#### Input records:
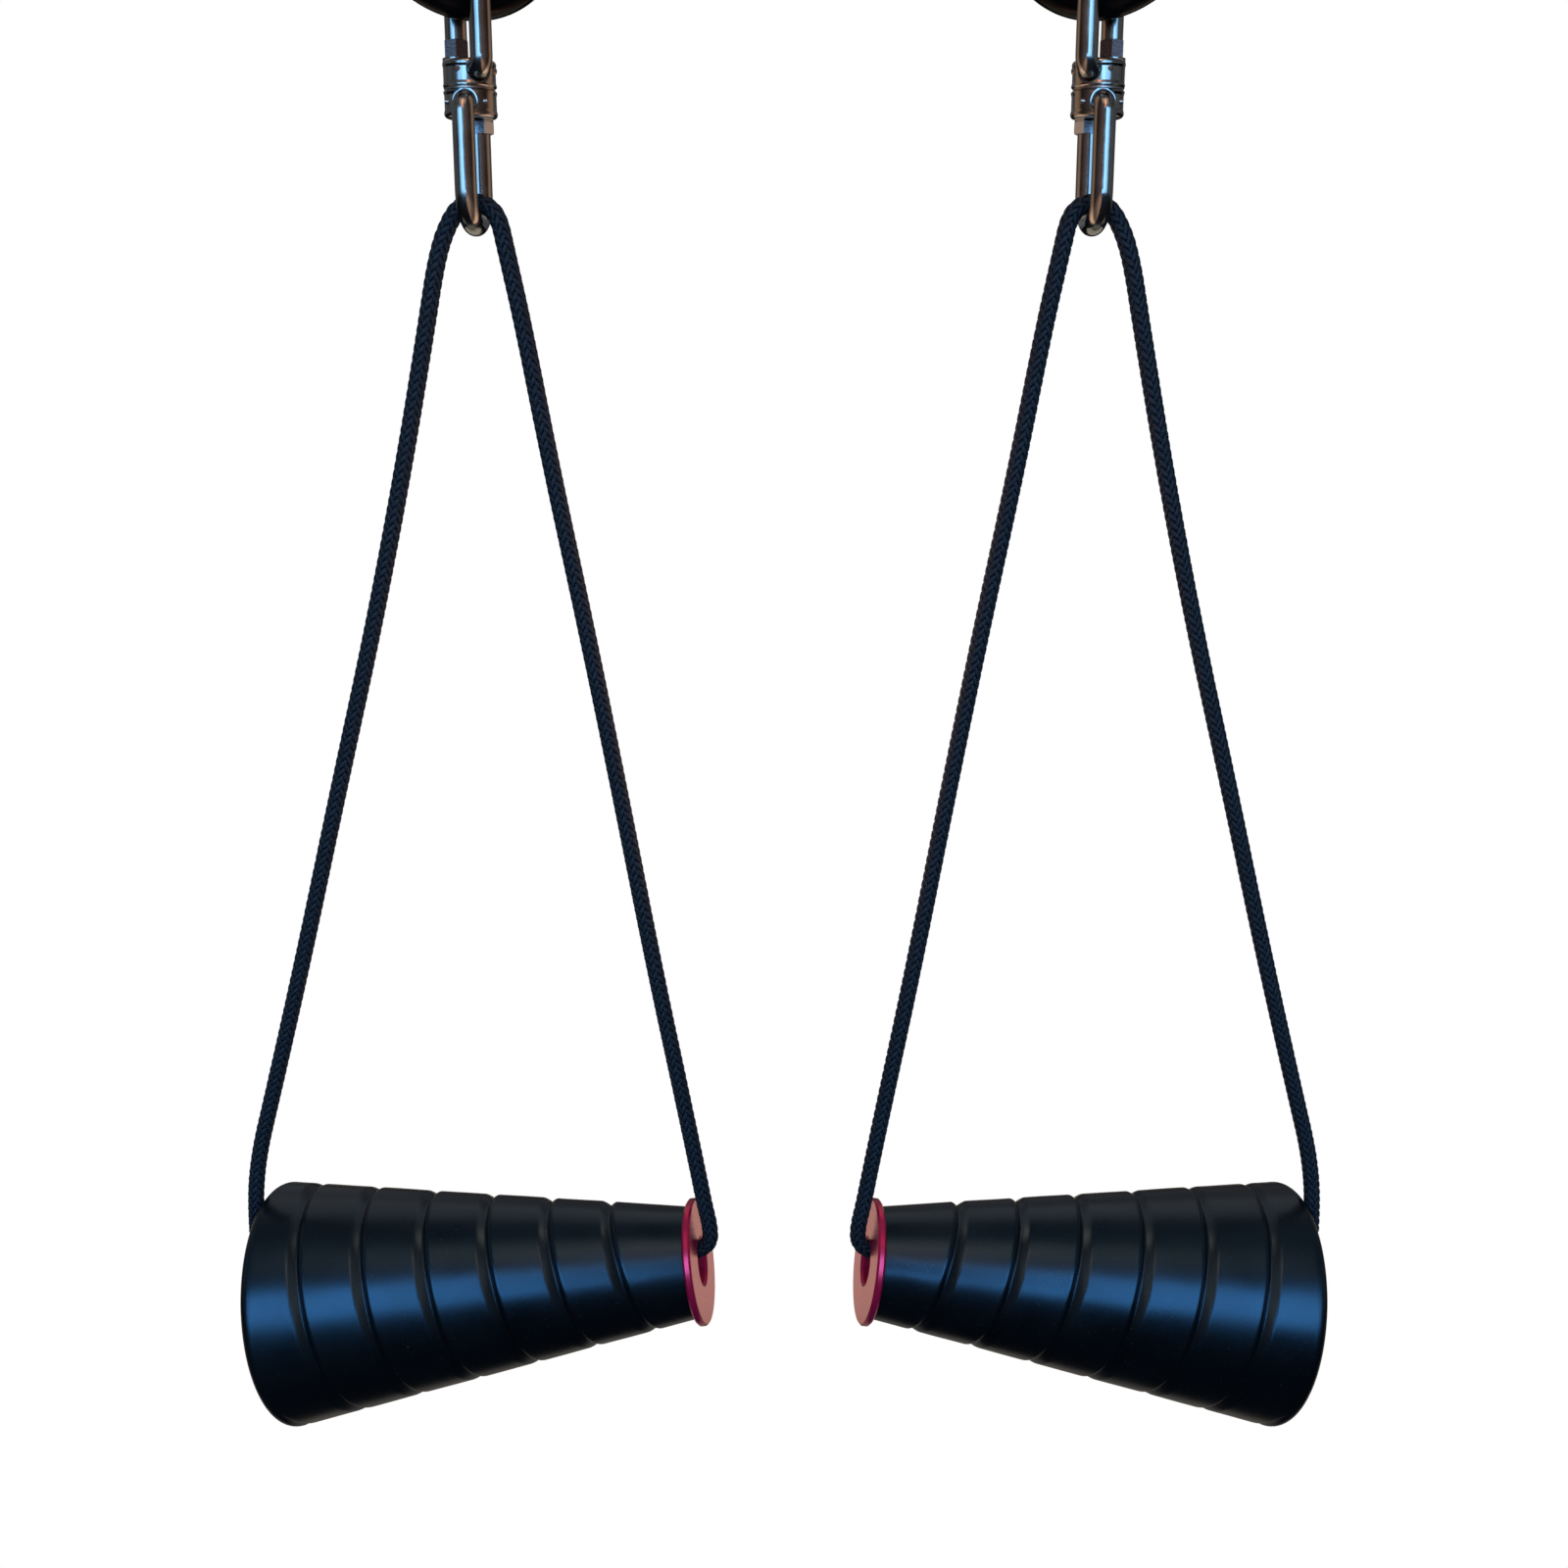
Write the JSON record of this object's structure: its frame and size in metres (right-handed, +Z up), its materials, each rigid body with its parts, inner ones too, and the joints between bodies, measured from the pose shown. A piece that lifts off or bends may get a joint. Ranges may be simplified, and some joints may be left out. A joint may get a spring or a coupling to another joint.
{
  "type": "hanging cone grips",
  "caption": "Pair of tapered rubber-covered hand grips, each hung by a braided cord loop from a steel swivel link on a black ring.",
  "frame": {"origin": "midway between the two hang points, which are the inner tops of the two rings", "axes": "+Z up, +X from the left grip to the right grip, -Y towards the user"},
  "size_m": [0.3414, 0.0755, 0.483],
  "materials": {
    "ring_black": "gloss",
    "polished_steel": "polished",
    "zinc_nut": "satin",
    "pin_steel": "satin",
    "cord_braid": "matte",
    "grip_rubber": "satin",
    "core_plastic": "matte",
    "anodised": "satin"
  },
  "bodies": {
    "rings": {"left_ring": "ring_black", "right_ring": "ring_black"},
    "left_upper_link": {"left_upper_bow": "polished_steel", "left_upper_collar": "polished_steel", "left_upper_cross_pin": "pin_steel", "left_upper_nut": "zinc_nut", "left_swivel_rivet": "pin_steel", "left_swivel_washer": "pin_steel"},
    "left_lower_link": {"left_lower_bow": "polished_steel", "left_lower_collar": "polished_steel", "left_lower_cross_pin": "pin_steel", "left_lower_nut": "zinc_nut"},
    "left_cord_loop": {"left_cord": "cord_braid", "left_knot": "cord_braid"},
    "left_grip": {"left_sleeve": "grip_rubber", "left_core": "core_plastic", "left_end_plug": "core_plastic", "left_small_bush": "anodised", "left_large_bush": "anodised"},
    "right_upper_link": {"right_upper_bow": "polished_steel", "right_upper_collar": "polished_steel", "right_upper_cross_pin": "pin_steel", "right_upper_nut": "zinc_nut", "right_swivel_rivet": "pin_steel", "right_swivel_washer": "pin_steel"},
    "right_lower_link": {"right_lower_bow": "polished_steel", "right_lower_collar": "polished_steel", "right_lower_cross_pin": "pin_steel", "right_lower_nut": "zinc_nut"},
    "right_cord_loop": {"right_cord": "cord_braid", "right_knot": "cord_braid"},
    "right_grip": {"right_sleeve": "grip_rubber", "right_core": "core_plastic", "right_end_plug": "core_plastic", "right_small_bush": "anodised", "right_large_bush": "anodised"}
  },
  "joints": [
    {"name": "left_ring_swing", "type": "hinge", "parent": "rings", "child": "left_upper_link", "pos_m": [-0.085, 0, -0.047], "axis": [0.848, 0.5299, 0], "range_deg": [-40, 40]},
    {"name": "left_swivel_turn", "type": "hinge", "parent": "left_upper_link", "child": "left_lower_link", "pos_m": [-0.085, 0, -0.0695], "axis": [0, 0, 1], "continuous": true},
    {"name": "left_cord_sway", "type": "hinge", "parent": "left_lower_link", "child": "left_cord_loop", "pos_m": [-0.085, 0, -0.1045], "axis": [0.0872, 0.9962, 0], "range_deg": [-5, 30]},
    {"name": "left_grip_spin", "type": "hinge", "parent": "left_cord_loop", "child": "left_grip", "pos_m": [-0.15951, 0.00652, -0.436], "axis": [0.9842, -0.0861, 0.1547], "continuous": true},
    {"name": "right_ring_swing", "type": "hinge", "parent": "rings", "child": "right_upper_link", "pos_m": [0.085, 0, -0.047], "axis": [-0.848, 0.5299, 0], "range_deg": [-40, 40]},
    {"name": "right_swivel_turn", "type": "hinge", "parent": "right_upper_link", "child": "right_lower_link", "pos_m": [0.085, 0, -0.0695], "axis": [0, 0, 1], "continuous": true},
    {"name": "right_cord_sway", "type": "hinge", "parent": "right_lower_link", "child": "right_cord_loop", "pos_m": [0.085, 0, -0.1045], "axis": [-0.0872, 0.9962, 0], "range_deg": [-30, 5]},
    {"name": "right_grip_spin", "type": "hinge", "parent": "right_cord_loop", "child": "right_grip", "pos_m": [0.15951, 0.00652, -0.436], "axis": [-0.9842, -0.0861, 0.1547], "continuous": true}
  ]
}
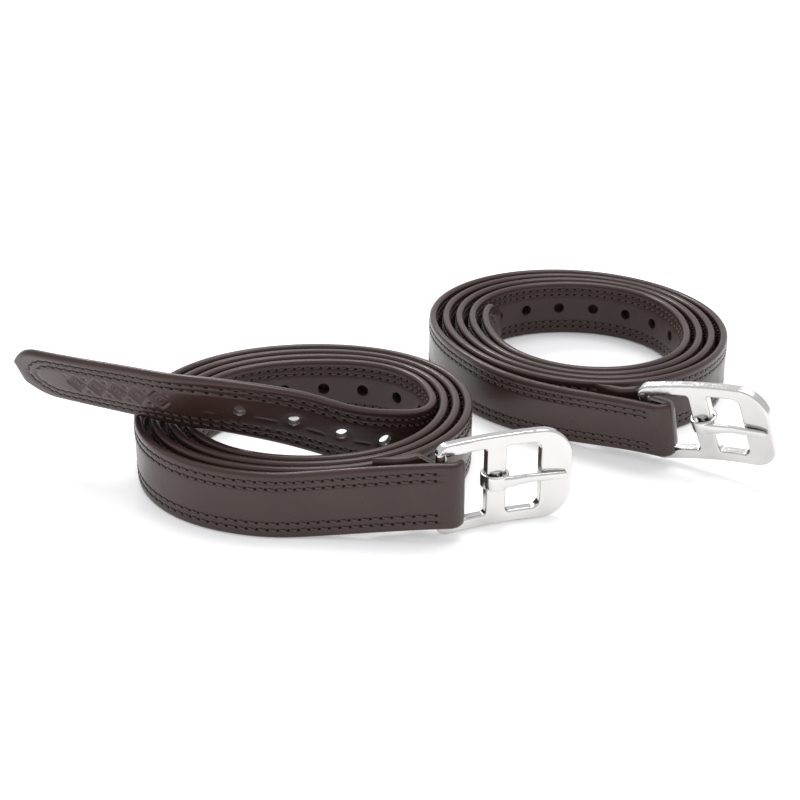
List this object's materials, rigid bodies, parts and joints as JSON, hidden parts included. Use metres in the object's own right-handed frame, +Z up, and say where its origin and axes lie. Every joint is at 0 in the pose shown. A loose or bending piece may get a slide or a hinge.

#### Instructions to follow:
Your task is to quote all of the data word for word.

#### Reply to the exercise:
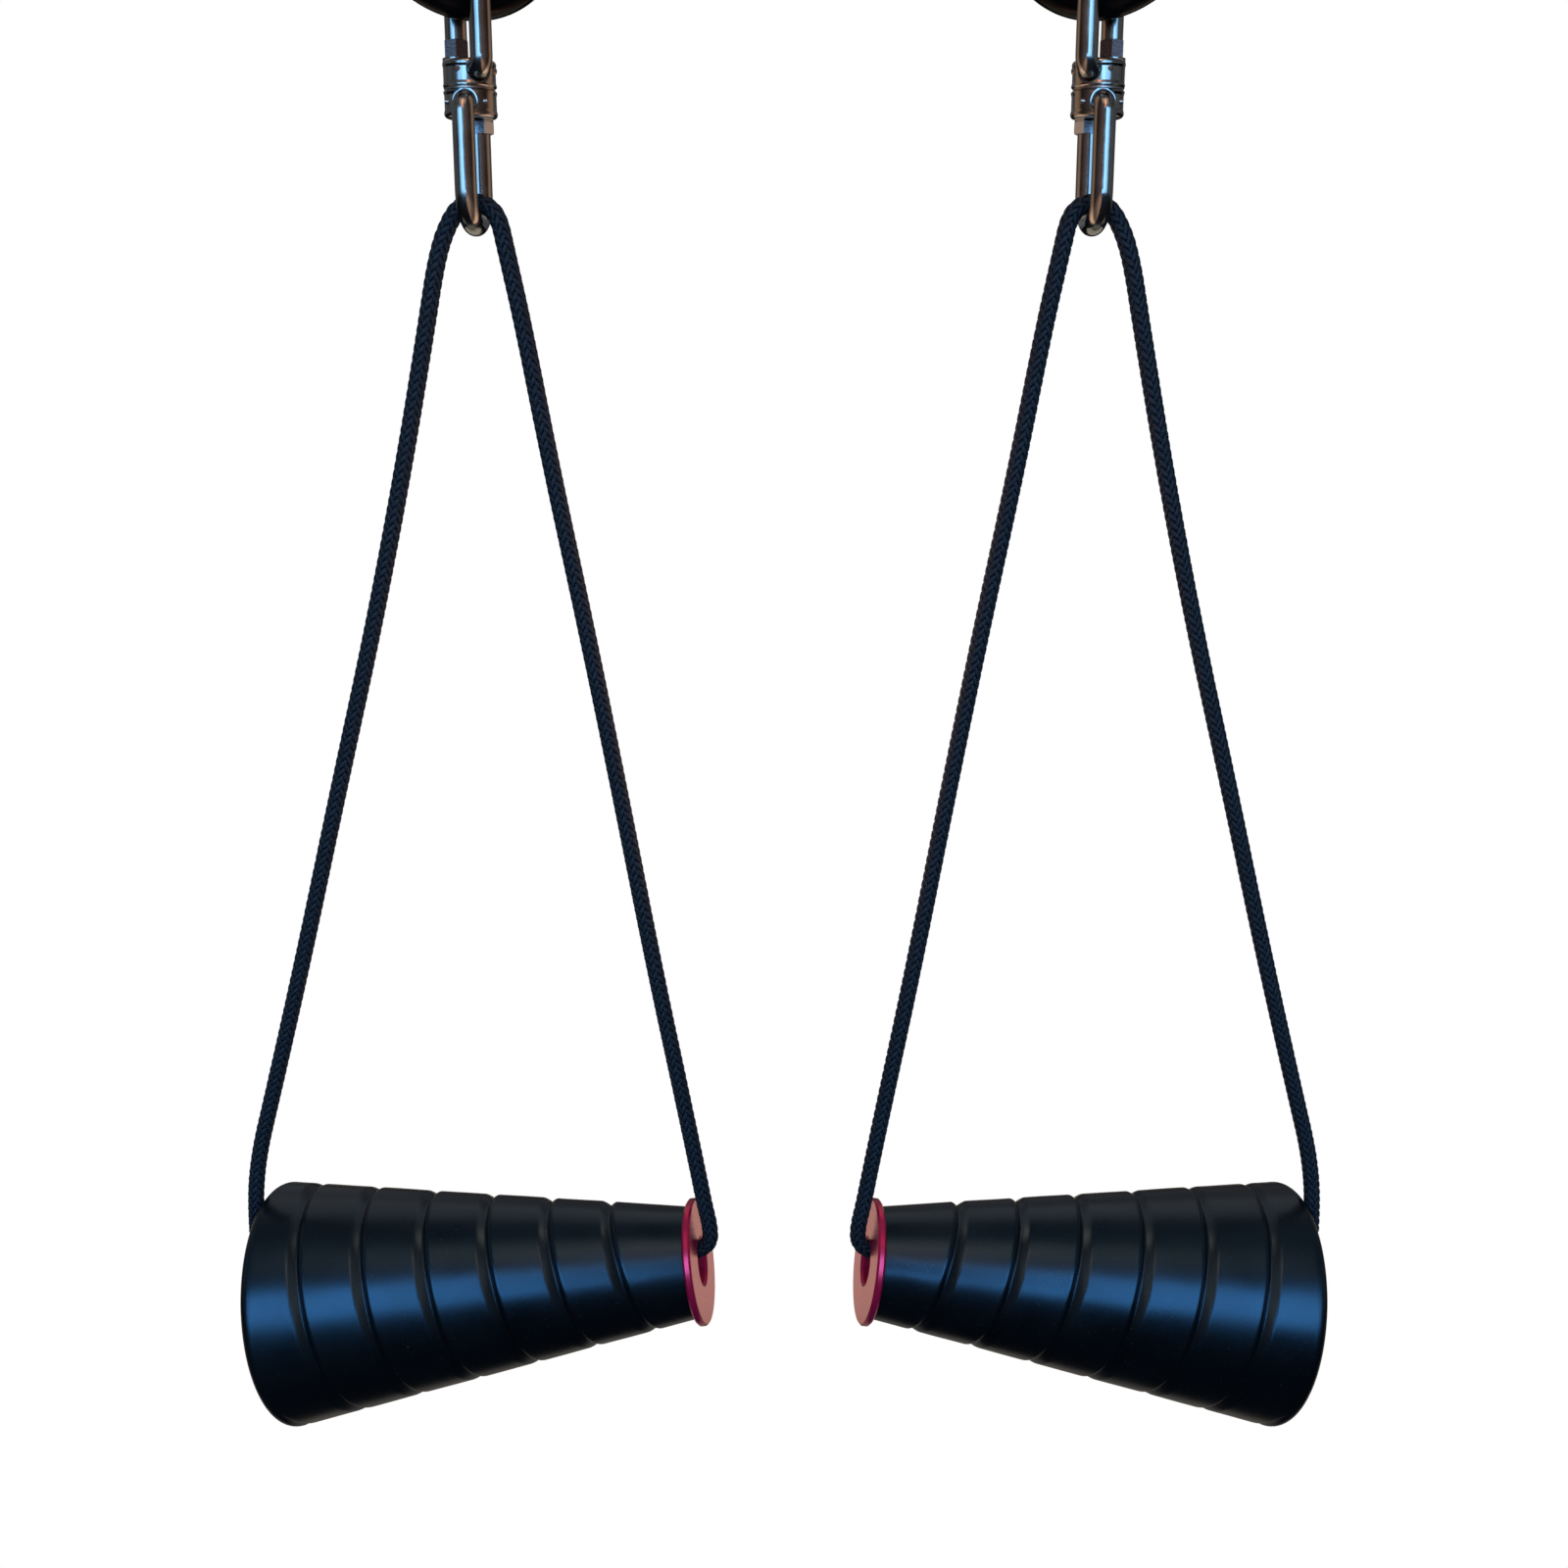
Write the JSON record of this object's structure: its frame and size in metres (right-handed, +Z up), its materials, each rigid body with its parts, inner ones too, and the joints between bodies, measured from the pose shown. A piece that lifts off or bends may get a joint. Ranges may be simplified, and some joints may be left out. A joint may get a spring or a coupling to another joint.
{
  "type": "hanging cone grips",
  "caption": "Pair of tapered rubber-covered hand grips, each hung by a braided cord loop from a steel swivel link on a black ring.",
  "frame": {"origin": "midway between the two hang points, which are the inner tops of the two rings", "axes": "+Z up, +X from the left grip to the right grip, -Y towards the user"},
  "size_m": [0.3414, 0.0755, 0.483],
  "materials": {
    "ring_black": "gloss",
    "polished_steel": "polished",
    "zinc_nut": "satin",
    "pin_steel": "satin",
    "cord_braid": "matte",
    "grip_rubber": "satin",
    "core_plastic": "matte",
    "anodised": "satin"
  },
  "bodies": {
    "rings": {"left_ring": "ring_black", "right_ring": "ring_black"},
    "left_upper_link": {"left_upper_bow": "polished_steel", "left_upper_collar": "polished_steel", "left_upper_cross_pin": "pin_steel", "left_upper_nut": "zinc_nut", "left_swivel_rivet": "pin_steel", "left_swivel_washer": "pin_steel"},
    "left_lower_link": {"left_lower_bow": "polished_steel", "left_lower_collar": "polished_steel", "left_lower_cross_pin": "pin_steel", "left_lower_nut": "zinc_nut"},
    "left_cord_loop": {"left_cord": "cord_braid", "left_knot": "cord_braid"},
    "left_grip": {"left_sleeve": "grip_rubber", "left_core": "core_plastic", "left_end_plug": "core_plastic", "left_small_bush": "anodised", "left_large_bush": "anodised"},
    "right_upper_link": {"right_upper_bow": "polished_steel", "right_upper_collar": "polished_steel", "right_upper_cross_pin": "pin_steel", "right_upper_nut": "zinc_nut", "right_swivel_rivet": "pin_steel", "right_swivel_washer": "pin_steel"},
    "right_lower_link": {"right_lower_bow": "polished_steel", "right_lower_collar": "polished_steel", "right_lower_cross_pin": "pin_steel", "right_lower_nut": "zinc_nut"},
    "right_cord_loop": {"right_cord": "cord_braid", "right_knot": "cord_braid"},
    "right_grip": {"right_sleeve": "grip_rubber", "right_core": "core_plastic", "right_end_plug": "core_plastic", "right_small_bush": "anodised", "right_large_bush": "anodised"}
  },
  "joints": [
    {"name": "left_ring_swing", "type": "hinge", "parent": "rings", "child": "left_upper_link", "pos_m": [-0.085, 0, -0.047], "axis": [0.848, 0.5299, 0], "range_deg": [-40, 40]},
    {"name": "left_swivel_turn", "type": "hinge", "parent": "left_upper_link", "child": "left_lower_link", "pos_m": [-0.085, 0, -0.0695], "axis": [0, 0, 1], "continuous": true},
    {"name": "left_cord_sway", "type": "hinge", "parent": "left_lower_link", "child": "left_cord_loop", "pos_m": [-0.085, 0, -0.1045], "axis": [0.0872, 0.9962, 0], "range_deg": [-5, 30]},
    {"name": "left_grip_spin", "type": "hinge", "parent": "left_cord_loop", "child": "left_grip", "pos_m": [-0.15951, 0.00652, -0.436], "axis": [0.9842, -0.0861, 0.1547], "continuous": true},
    {"name": "right_ring_swing", "type": "hinge", "parent": "rings", "child": "right_upper_link", "pos_m": [0.085, 0, -0.047], "axis": [-0.848, 0.5299, 0], "range_deg": [-40, 40]},
    {"name": "right_swivel_turn", "type": "hinge", "parent": "right_upper_link", "child": "right_lower_link", "pos_m": [0.085, 0, -0.0695], "axis": [0, 0, 1], "continuous": true},
    {"name": "right_cord_sway", "type": "hinge", "parent": "right_lower_link", "child": "right_cord_loop", "pos_m": [0.085, 0, -0.1045], "axis": [-0.0872, 0.9962, 0], "range_deg": [-30, 5]},
    {"name": "right_grip_spin", "type": "hinge", "parent": "right_cord_loop", "child": "right_grip", "pos_m": [0.15951, 0.00652, -0.436], "axis": [-0.9842, -0.0861, 0.1547], "continuous": true}
  ]
}
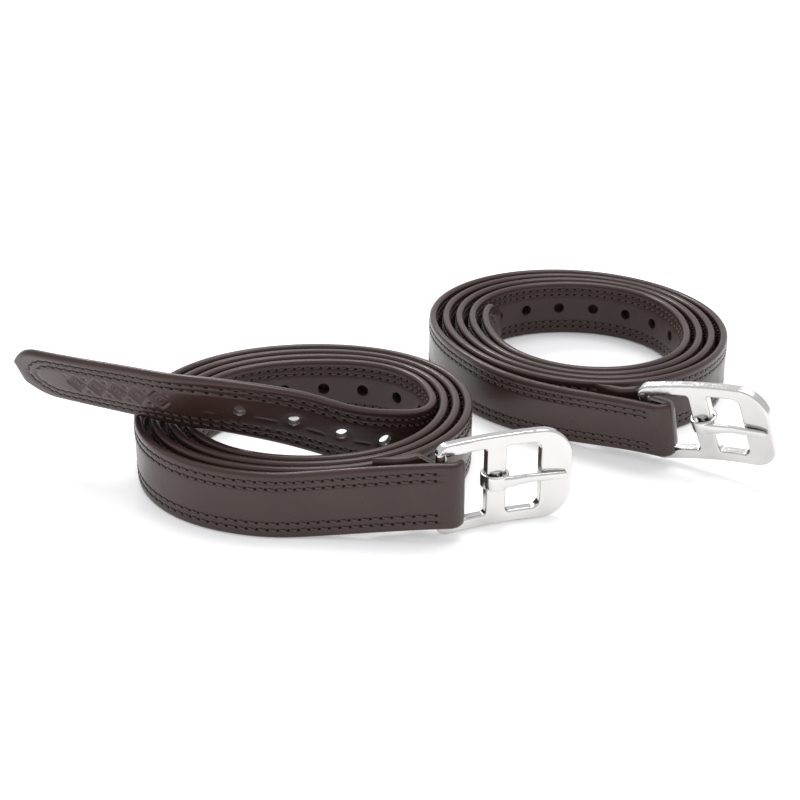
List this object's materials, rigid bodies, parts and joints as JSON, hidden parts included. Use metres in the object's own right-handed frame, +Z up, and say where its origin and axes lie. Every joint is at 0 in the pose shown. A loose or bending piece may get a slide or a hinge.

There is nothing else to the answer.